What can science do?

As part of preventive measures, further scientific studies (evaluations) could be drawn up in order to expand preventive offers. Teaching events in the universities are another important building block in this context. At the KSKB I have initiated courses that show the practice-oriented cooperation between the judiciary and children’s youth welfare with scientific support. In the seminars, students are given the opportunity to deal with the fields of action of “child-youth welfare, delinquent work” both theoretically (legal basis, organisation and structure of social services) and practically. They are encouraged to think critically and reflect on their personal attitude to the topic. Methodologically, in addition to the theoretical examination of the topic, they are also given the opportunity to talk and discuss with (former) detainees/offenders and their relatives (children), care leavers (Editor’s note: young people who have spent part of their lives in residential youth care – for example in residential groups or foster families – and are in the process of building an independent life) or professionals from the field.
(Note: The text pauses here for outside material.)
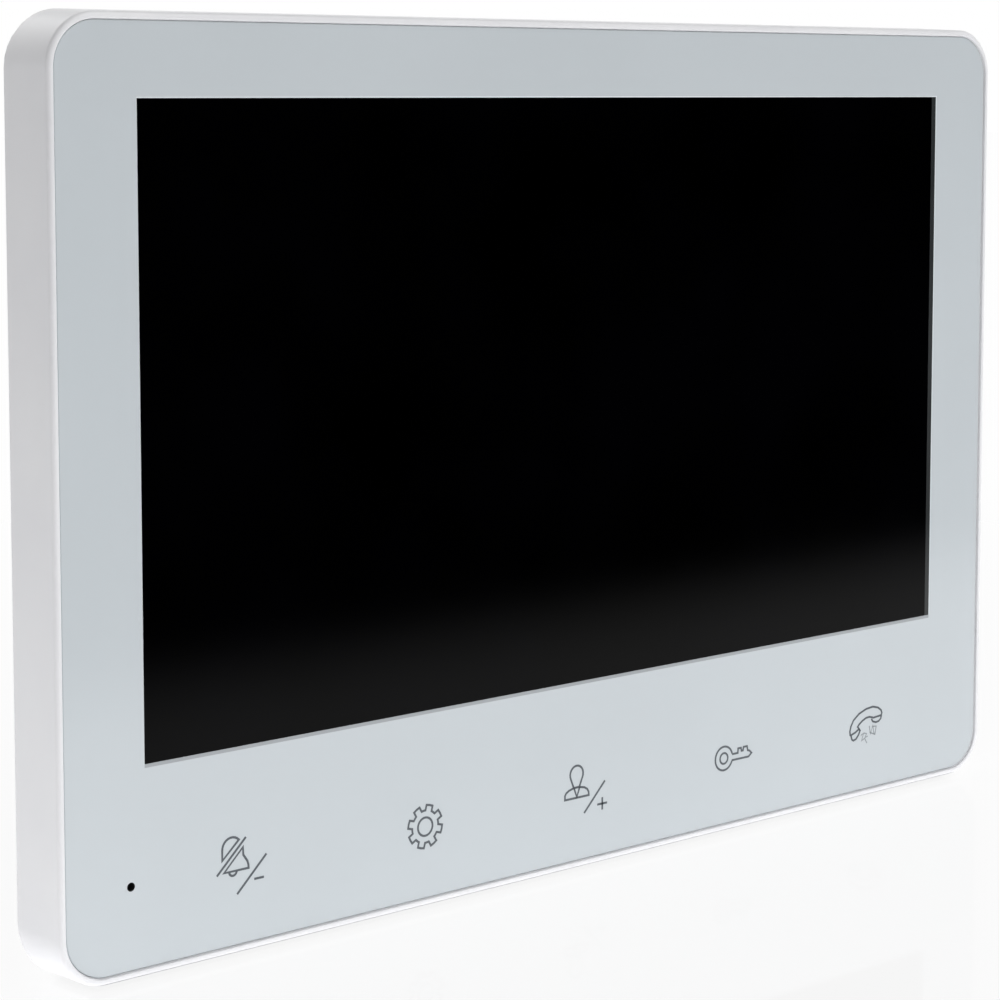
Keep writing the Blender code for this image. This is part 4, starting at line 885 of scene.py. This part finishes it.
def make_flag():
    """Black card in front, for the glass to reflect: its near edge fades out over the floor."""
    material = bpy.data.materials.new("flag_black")
    material.use_nodes = True
    nodes, links = material.node_tree.nodes, material.node_tree.links
    shader = nodes["Principled BSDF"]
    shader.inputs["Base Color"].default_value = (0, 0, 0, 1)
    shader.inputs["Specular IOR Level"].default_value = 0.0
    clear = nodes.new("ShaderNodeBsdfTransparent")
    place = nodes.new("ShaderNodeTexCoord")
    split = nodes.new("ShaderNodeSeparateXYZ")
    links.new(place.outputs["Object"], split.inputs["Vector"])
    fade = nodes.new("ShaderNodeMapRange")
    fade.interpolation_type = "SMOOTHSTEP"
    fade.inputs["From Min"].default_value = FLAG_NEAR
    fade.inputs["From Max"].default_value = FLAG_SOLID
    links.new(split.outputs["Y"], fade.inputs["Value"])
    facing = nodes.new("ShaderNodeNewGeometry")
    front = nodes.new("ShaderNodeMath")
    front.operation = "SUBTRACT"
    front.use_clamp = True
    links.new(fade.outputs["Result"], front.inputs[0])
    links.new(facing.outputs["Backfacing"], front.inputs[1])
    mix = nodes.new("ShaderNodeMixShader")
    links.new(front.outputs[0], mix.inputs["Fac"])
    links.new(clear.outputs["BSDF"], mix.inputs[1])
    links.new(shader.outputs["BSDF"], mix.inputs[2])
    links.new(mix.outputs["Shader"], nodes["Material Output"].inputs["Surface"])
    low = FLOOR_Z + FLAG_LIFT
    half = FLOOR_HALF
    flat = stage_sheet("flag_flat", ((-half, FLAG_FAR, low), (half, FLAG_FAR, low),
                                     (half, FLAG_NEAR, low), (-half, FLAG_NEAR, low)), material)
    wall = stage_sheet("flag_wall", ((half, FLAG_FAR, low), (-half, FLAG_FAR, low),
                                     (-half, FLAG_FAR, FLAG_TOP), (half, FLAG_FAR, FLAG_TOP)),
                       material)
    for card in (flat, wall):
        card.visible_camera = False
        card.visible_diffuse = False
        card.visible_shadow = False
        card.visible_transmission = False


def make_world():
    """Soft light from all round, and plain white where the backdrop is seen."""
    world = bpy.data.worlds.new("studio")
    bpy.context.scene.world = world
    world.use_nodes = True
    nodes, links = world.node_tree.nodes, world.node_tree.links
    soft = nodes["Background"]
    soft.inputs["Color"].default_value = (1.0, 1.0, 1.0, 1.0)
    soft.inputs["Strength"].default_value = SKY_LEVEL
    white = nodes.new("ShaderNodeBackground")
    white.inputs["Color"].default_value = (1.0, 1.0, 1.0, 1.0)
    white.inputs["Strength"].default_value = 1.0
    mix = nodes.new("ShaderNodeMixShader")
    links.new(seen_directly(nodes, links), mix.inputs["Fac"])
    links.new(soft.outputs["Background"], mix.inputs[1])
    links.new(white.outputs["Background"], mix.inputs[2])
    links.new(mix.outputs["Shader"], nodes["World Output"].inputs["Surface"])


def softbox(name, place, size, watts, aim=(0.0, 0.0, 0.0)):
    """Rectangular soft light, turned towards a point."""
    lamp = bpy.data.lights.new(name, "AREA")
    lamp.shape = "RECTANGLE"
    lamp.size, lamp.size_y = size
    lamp.energy = watts
    made = bpy.data.objects.new(name, lamp)
    bpy.context.scene.collection.objects.link(made)
    made.location = place
    made.rotation_euler = (Vector(aim) - Vector(place)).to_track_quat("-Z", "Y").to_euler()
    return made


def make_lights():
    """Key from above, one from behind, and a low panel for light off the bright floor."""
    softbox("key_light", KEY_PLACE, SOFTBOX_SIZE, KEY_WATTS)
    softbox("rear_light", REAR_PLACE, SOFTBOX_SIZE, REAR_WATTS)
    bounce = softbox("floor_bounce", (*BOUNCE_CENTRE, FLOOR_Z + BOUNCE_LIFT), BOUNCE_SIZE,
                     BOUNCE_WATTS, (*BOUNCE_CENTRE, 1.0))
    bounce.visible_camera = False
    bounce.visible_glossy = False


def make_camera():
    """The photograph's view, from the left; the shift keeps uprights close to parallel."""
    camera = bpy.data.cameras.new("camera")
    camera.lens = CAMERA_LENS
    camera.sensor_width = CAMERA_SENSOR
    camera.shift_y = CAMERA_SHIFT
    made = bpy.data.objects.new("camera", camera)
    bpy.context.scene.collection.objects.link(made)
    made.location = CAMERA_PLACE
    made.rotation_euler = (math.radians(90 - CAMERA_PITCH), 0.0, math.radians(-CAMERA_YAW))
    bpy.context.scene.camera = made


dress_nodes()
make_front_shell()
make_front_panel()
make_bell_symbol()
make_gear_symbol()
make_person_symbol()
make_key_symbol()
make_handset_symbol()
make_knob()
for socket_name in ("door_socket_1", "door_socket_2", "link_socket", "power_socket"):
    make_pins(socket_name)
for screw_index in range(1, 5):
    make_screw(f"case_screw_{screw_index}")
make_speaker_cloth()

make_floor()
make_flag()
make_world()
make_lights()
make_camera()
bpy.context.scene.view_settings.view_transform = "Standard"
One example is the course “Creation of de-escalation training with offenders and students”, the concept of which was developed jointly by students, former offenders and relatives. The seminar is to be used in the future as a preventive measure in different institutions through OYA e.V.


Scientific studies and courses on the experiences of relatives of offenders are essential, on the one hand, to make prisons more professional in dealing with relatives and, on the other hand, to be able to make needs-based offers to children’s youth welfare. From my point of view, an interlocking between the judiciary and child and youth welfare with scientific support is absolutely necessary in order to improve the situation for everyone involved and thereby also for society as a whole. In order to bring about this interlocking, I offer workshops and further training for employees of prisons and children’s youth welfare. As a cosmopolitan and diverse city, Berlin can play a pioneering role here.